# Data excerpt start
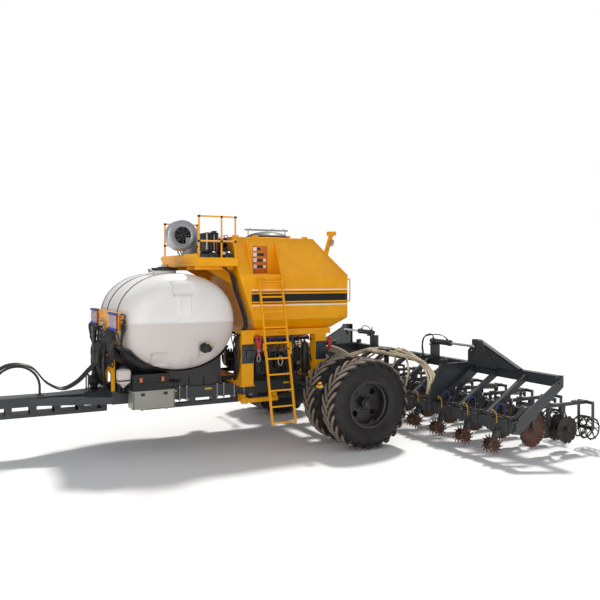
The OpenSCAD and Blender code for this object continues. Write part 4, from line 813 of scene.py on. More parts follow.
def tank_push(x, z, u):
    """How far the skin stands out, at a place on the section, u along the length from -1 to 1."""
    out = 0.0
    if u < -0.55:
        out -= 0.045 * inside(x, -0.16 - z * 0.1, 0.13 + z * 0.05, 0.008) * inside(z, 0.5, 0.74,
            0.012)
        rails = max(inside(x, -0.125, -0.095, 0.006), inside(x, 0.075, 0.105, 0.006))
        rungs = max(inside(z, 0.05 + n * 0.105, 0.075 + n * 0.105, 0.006) for n in range(5))
        out += 0.014 * inside(z, 0.0, 0.5, 0.01) * max(rails, rungs * inside(x, -0.11, 0.09, 0.008))
        out += 0.03 * inside(x, -0.17, 0.13, 0.012) * (1.0 - soft_step(z, -0.66, -0.62))
        out -= 0.045 * inside(x, -0.6, -0.3, 0.01) * inside(z, -0.78, -0.545, 0.012)
        out -= 0.03 * inside(x, 0.28, 0.5, 0.012) * inside(z, -0.7, -0.4, 0.012)
        out += 0.01 * inside(z, -0.008, 0.01, 0.005)
        out -= 0.008 * inside(x - z * 0.55, 0.16, 0.26, 0.02) * inside(z, 0.25, 0.78, 0.02)
    return out

def tank_skin():
    shape = Shape()
    around, along = 168, 150
    rows = []
    for j in range(1, along):
        u = -cos(pi * j / along)
        v = max(0.0, (abs(u) - 0.55) / 0.45)
        grow = (1.0 - v ** 3.2) ** (1.0 / 3.2)
        rib = 0.01 * max(inside(abs(u), n - 0.014, n + 0.014, 0.012) for n in (0.13, 0.3, 0.5))
        row = []
        for i in range(around):
            t = tau * i / around
            x = TANK_A * squared(cos(t), OVAL) * grow
            z = TANK_B * squared(sin(t), OVAL) * grow
            push = tank_push(x, z, u)
            seam = 0.006 * inside(z, -0.012, 0.012, 0.006)
            scale = 1.0 - 0.004 - rib * 0.6 + seam
            y = u * TANK_L - (push if u < 0 else -push) * soft_step(abs(u), 0.55, 0.85)
            row.append(shape.bm.verts.new(at(TANK[0] + x * scale, y, TANK[1] + z * scale)))
        rows.append(row)
    return shape.loft(rows)
skin = tank_skin()

# %% [markdown]
# ## Neck of the tank
# The neck is moulded in one with the tank, so it goes into the same mesh: a short tube for the
# cap, and two pairs of ears that carry the cap's hinge.

# %% Tank neck
NECK_Z = 3.35
skin.lathe([(0.2, NECK_Z - 0.05), (0.222, NECK_Z - 0.05), (0.222, NECK_Z + 0.058),
    (0.2, NECK_Z + 0.058)], (TANK[0], 0.0, 0.0), "Z", 64)
skin.box((TANK[0] - 0.318, -0.08, NECK_Z + 0.01), (TANK[0] - 0.2, -0.064, NECK_Z + 0.058))
skin.box((TANK[0] - 0.318, 0.064, NECK_Z + 0.01), (TANK[0] - 0.2, 0.08, NECK_Z + 0.058))
for y in (-0.072, 0.072):
    skin.box((TANK[0] - 0.318, y - 0.008, NECK_Z + 0.03), (TANK[0] - 0.286, y + 0.008, NECK_Z + 0.09))
piece("moulded_liquid_tank", "chassis", white_plastic, skin, ("liquid_tank",), 40.0)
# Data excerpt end
**Given task**. Take the data above and return it exactly.

**Response**.
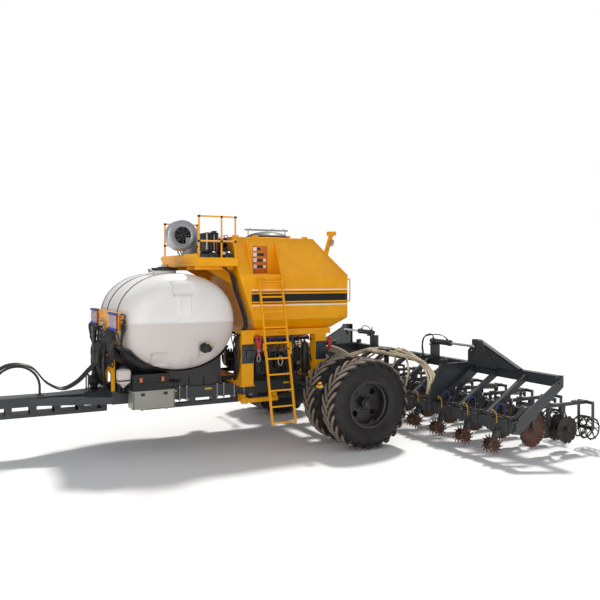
The OpenSCAD and Blender code for this object continues. Write part 4, from line 813 of scene.py on. More parts follow.
def tank_push(x, z, u):
    """How far the skin stands out, at a place on the section, u along the length from -1 to 1."""
    out = 0.0
    if u < -0.55:
        out -= 0.045 * inside(x, -0.16 - z * 0.1, 0.13 + z * 0.05, 0.008) * inside(z, 0.5, 0.74,
            0.012)
        rails = max(inside(x, -0.125, -0.095, 0.006), inside(x, 0.075, 0.105, 0.006))
        rungs = max(inside(z, 0.05 + n * 0.105, 0.075 + n * 0.105, 0.006) for n in range(5))
        out += 0.014 * inside(z, 0.0, 0.5, 0.01) * max(rails, rungs * inside(x, -0.11, 0.09, 0.008))
        out += 0.03 * inside(x, -0.17, 0.13, 0.012) * (1.0 - soft_step(z, -0.66, -0.62))
        out -= 0.045 * inside(x, -0.6, -0.3, 0.01) * inside(z, -0.78, -0.545, 0.012)
        out -= 0.03 * inside(x, 0.28, 0.5, 0.012) * inside(z, -0.7, -0.4, 0.012)
        out += 0.01 * inside(z, -0.008, 0.01, 0.005)
        out -= 0.008 * inside(x - z * 0.55, 0.16, 0.26, 0.02) * inside(z, 0.25, 0.78, 0.02)
    return out

def tank_skin():
    shape = Shape()
    around, along = 168, 150
    rows = []
    for j in range(1, along):
        u = -cos(pi * j / along)
        v = max(0.0, (abs(u) - 0.55) / 0.45)
        grow = (1.0 - v ** 3.2) ** (1.0 / 3.2)
        rib = 0.01 * max(inside(abs(u), n - 0.014, n + 0.014, 0.012) for n in (0.13, 0.3, 0.5))
        row = []
        for i in range(around):
            t = tau * i / around
            x = TANK_A * squared(cos(t), OVAL) * grow
            z = TANK_B * squared(sin(t), OVAL) * grow
            push = tank_push(x, z, u)
            seam = 0.006 * inside(z, -0.012, 0.012, 0.006)
            scale = 1.0 - 0.004 - rib * 0.6 + seam
            y = u * TANK_L - (push if u < 0 else -push) * soft_step(abs(u), 0.55, 0.85)
            row.append(shape.bm.verts.new(at(TANK[0] + x * scale, y, TANK[1] + z * scale)))
        rows.append(row)
    return shape.loft(rows)
skin = tank_skin()

# %% [markdown]
# ## Neck of the tank
# The neck is moulded in one with the tank, so it goes into the same mesh: a short tube for the
# cap, and two pairs of ears that carry the cap's hinge.

# %% Tank neck
NECK_Z = 3.35
skin.lathe([(0.2, NECK_Z - 0.05), (0.222, NECK_Z - 0.05), (0.222, NECK_Z + 0.058),
    (0.2, NECK_Z + 0.058)], (TANK[0], 0.0, 0.0), "Z", 64)
skin.box((TANK[0] - 0.318, -0.08, NECK_Z + 0.01), (TANK[0] - 0.2, -0.064, NECK_Z + 0.058))
skin.box((TANK[0] - 0.318, 0.064, NECK_Z + 0.01), (TANK[0] - 0.2, 0.08, NECK_Z + 0.058))
for y in (-0.072, 0.072):
    skin.box((TANK[0] - 0.318, y - 0.008, NECK_Z + 0.03), (TANK[0] - 0.286, y + 0.008, NECK_Z + 0.09))
piece("moulded_liquid_tank", "chassis", white_plastic, skin, ("liquid_tank",), 40.0)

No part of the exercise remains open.